# Material provided
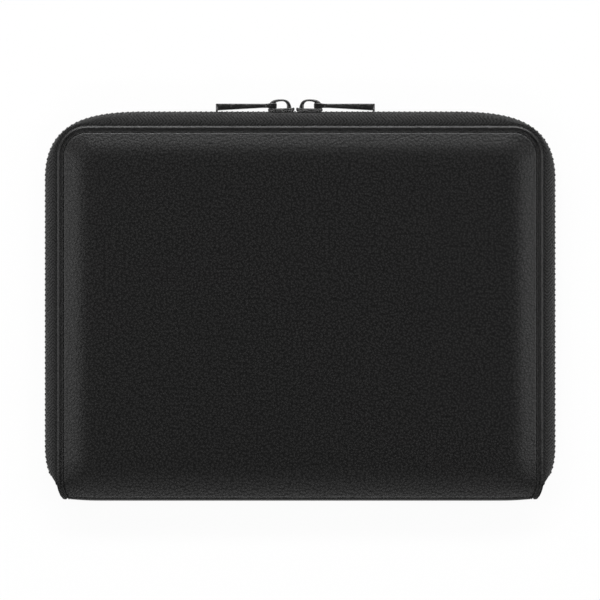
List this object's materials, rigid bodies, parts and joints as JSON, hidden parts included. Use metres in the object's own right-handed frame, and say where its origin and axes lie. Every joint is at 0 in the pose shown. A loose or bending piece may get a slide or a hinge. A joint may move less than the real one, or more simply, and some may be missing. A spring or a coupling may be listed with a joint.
{
  "type": "conference folder",
  "caption": "Padded black leather conference folder, closed by a zip round three sides with two sliders and flat pulls.",
  "frame": {"origin": "centre of the flat outer face of the back cover, halfway along the spine and about halfway from spine to zip", "axes": "+X along the spine, to the right in the picture; +Y from the spine to the zip's long side; +Z from the back cover to the front cover, towards the camera"},
  "size_m": [0.2508, 0.1968, 0.0256],
  "materials": {
    "leather": "black grained leather, low sheen",
    "lining": "matt black woven lining",
    "padding": "soft grey foam",
    "board": "grey-brown board",
    "zip_tape": "black herringbone zip tape",
    "zip_metal": "black metal teeth",
    "slider_metal": "gunmetal, polished edges",
    "elastic": "black ribbed elastic",
    "card": "grey card",
    "paper": "white ruled paper",
    "binding": "black binding tape"
  },
  "bodies": {
    "back_cover": {"back_leather_panel": "leather", "back_foam_pad": "padding", "back_board": "board", "back_lining": "lining", "back_zip_tape": "zip_tape", "back_zip_teeth": "zip_metal", "back_zip_stops": "zip_metal", "pad_backing_card": "card", "pad_slot_panel": "leather", "pad_sheets": "paper", "pad_binding_strip": "binding"},
    "spine": {"spine_leather": "leather", "spine_board": "board", "spine_lining": "lining", "pen_loop": "elastic", "back_hinge_leather": "leather", "back_hinge_lining": "lining", "front_hinge_leather": "leather", "front_hinge_lining": "lining"},
    "front_cover": {"front_leather_panel": "leather", "front_foam_pad": "padding", "front_board": "board", "front_lining": "lining", "front_zip_tape": "zip_tape", "front_zip_teeth": "zip_metal", "front_zip_stops": "zip_metal", "document_pocket": "leather", "card_slot_1": "leather", "card_slot_2": "leather", "card_slot_3": "leather"},
    "left_slider": {"left_slider_body": "slider_metal", "left_slider_bail": "slider_metal"},
    "left_pull": {"left_pull": "slider_metal"},
    "right_slider": {"right_slider_body": "slider_metal", "right_slider_bail": "slider_metal"},
    "right_pull": {"right_pull": "slider_metal"}
  },
  "joints": [
    {"name": "back_hinge", "type": "hinge", "parent": "back_cover", "child": "spine", "pos_m": [0, -0.09041, 0.00129], "axis": [1, 0, 0], "range_deg": [0, 90], "deforming": ["back_hinge_leather", "back_hinge_lining"]},
    {"name": "front_hinge", "type": "hinge", "parent": "spine", "child": "front_cover", "pos_m": [0, -0.09041, 0.02431], "axis": [1, 0, 0], "range_deg": [0, 90], "deforming": ["front_hinge_leather", "front_hinge_lining"]},
    {"name": "left_slide", "type": "slide", "parent": "back_cover", "child": "left_slider", "axis": [-1, 0, 0], "range_m": [0, 0.06], "deforming": ["back_zip_teeth"]},
    {"name": "left_pull_hinge", "type": "hinge", "parent": "left_slider", "child": "left_pull", "pos_m": [-0.01234, 0.1018, 0.0128], "axis": [0, 0, -1], "range_deg": [0, 100]},
    {"name": "right_slide", "type": "slide", "parent": "back_cover", "child": "right_slider", "axis": [1, 0, 0], "range_m": [0, 0.06], "deforming": ["front_zip_teeth"]},
    {"name": "right_pull_hinge", "type": "hinge", "parent": "right_slider", "child": "right_pull", "pos_m": [0.00762, 0.1018, 0.0128], "axis": [0, 0, 1], "range_deg": [0, 100]}
  ],
  "couplings": [
    {"joint": "front_hinge", "follows": "back_hinge", "ratio": 1}
  ]
}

# Goal
All of the data shown above must be copied exactly.

# The reply
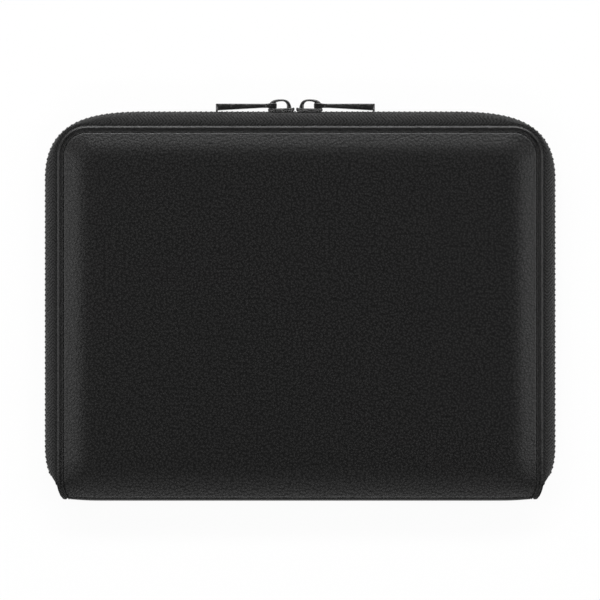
List this object's materials, rigid bodies, parts and joints as JSON, hidden parts included. Use metres in the object's own right-handed frame, and say where its origin and axes lie. Every joint is at 0 in the pose shown. A loose or bending piece may get a slide or a hinge. A joint may move less than the real one, or more simply, and some may be missing. A spring or a coupling may be listed with a joint.
{
  "type": "conference folder",
  "caption": "Padded black leather conference folder, closed by a zip round three sides with two sliders and flat pulls.",
  "frame": {"origin": "centre of the flat outer face of the back cover, halfway along the spine and about halfway from spine to zip", "axes": "+X along the spine, to the right in the picture; +Y from the spine to the zip's long side; +Z from the back cover to the front cover, towards the camera"},
  "size_m": [0.2508, 0.1968, 0.0256],
  "materials": {
    "leather": "black grained leather, low sheen",
    "lining": "matt black woven lining",
    "padding": "soft grey foam",
    "board": "grey-brown board",
    "zip_tape": "black herringbone zip tape",
    "zip_metal": "black metal teeth",
    "slider_metal": "gunmetal, polished edges",
    "elastic": "black ribbed elastic",
    "card": "grey card",
    "paper": "white ruled paper",
    "binding": "black binding tape"
  },
  "bodies": {
    "back_cover": {"back_leather_panel": "leather", "back_foam_pad": "padding", "back_board": "board", "back_lining": "lining", "back_zip_tape": "zip_tape", "back_zip_teeth": "zip_metal", "back_zip_stops": "zip_metal", "pad_backing_card": "card", "pad_slot_panel": "leather", "pad_sheets": "paper", "pad_binding_strip": "binding"},
    "spine": {"spine_leather": "leather", "spine_board": "board", "spine_lining": "lining", "pen_loop": "elastic", "back_hinge_leather": "leather", "back_hinge_lining": "lining", "front_hinge_leather": "leather", "front_hinge_lining": "lining"},
    "front_cover": {"front_leather_panel": "leather", "front_foam_pad": "padding", "front_board": "board", "front_lining": "lining", "front_zip_tape": "zip_tape", "front_zip_teeth": "zip_metal", "front_zip_stops": "zip_metal", "document_pocket": "leather", "card_slot_1": "leather", "card_slot_2": "leather", "card_slot_3": "leather"},
    "left_slider": {"left_slider_body": "slider_metal", "left_slider_bail": "slider_metal"},
    "left_pull": {"left_pull": "slider_metal"},
    "right_slider": {"right_slider_body": "slider_metal", "right_slider_bail": "slider_metal"},
    "right_pull": {"right_pull": "slider_metal"}
  },
  "joints": [
    {"name": "back_hinge", "type": "hinge", "parent": "back_cover", "child": "spine", "pos_m": [0, -0.09041, 0.00129], "axis": [1, 0, 0], "range_deg": [0, 90], "deforming": ["back_hinge_leather", "back_hinge_lining"]},
    {"name": "front_hinge", "type": "hinge", "parent": "spine", "child": "front_cover", "pos_m": [0, -0.09041, 0.02431], "axis": [1, 0, 0], "range_deg": [0, 90], "deforming": ["front_hinge_leather", "front_hinge_lining"]},
    {"name": "left_slide", "type": "slide", "parent": "back_cover", "child": "left_slider", "axis": [-1, 0, 0], "range_m": [0, 0.06], "deforming": ["back_zip_teeth"]},
    {"name": "left_pull_hinge", "type": "hinge", "parent": "left_slider", "child": "left_pull", "pos_m": [-0.01234, 0.1018, 0.0128], "axis": [0, 0, -1], "range_deg": [0, 100]},
    {"name": "right_slide", "type": "slide", "parent": "back_cover", "child": "right_slider", "axis": [1, 0, 0], "range_m": [0, 0.06], "deforming": ["front_zip_teeth"]},
    {"name": "right_pull_hinge", "type": "hinge", "parent": "right_slider", "child": "right_pull", "pos_m": [0.00762, 0.1018, 0.0128], "axis": [0, 0, 1], "range_deg": [0, 100]}
  ],
  "couplings": [
    {"joint": "front_hinge", "follows": "back_hinge", "ratio": 1}
  ]
}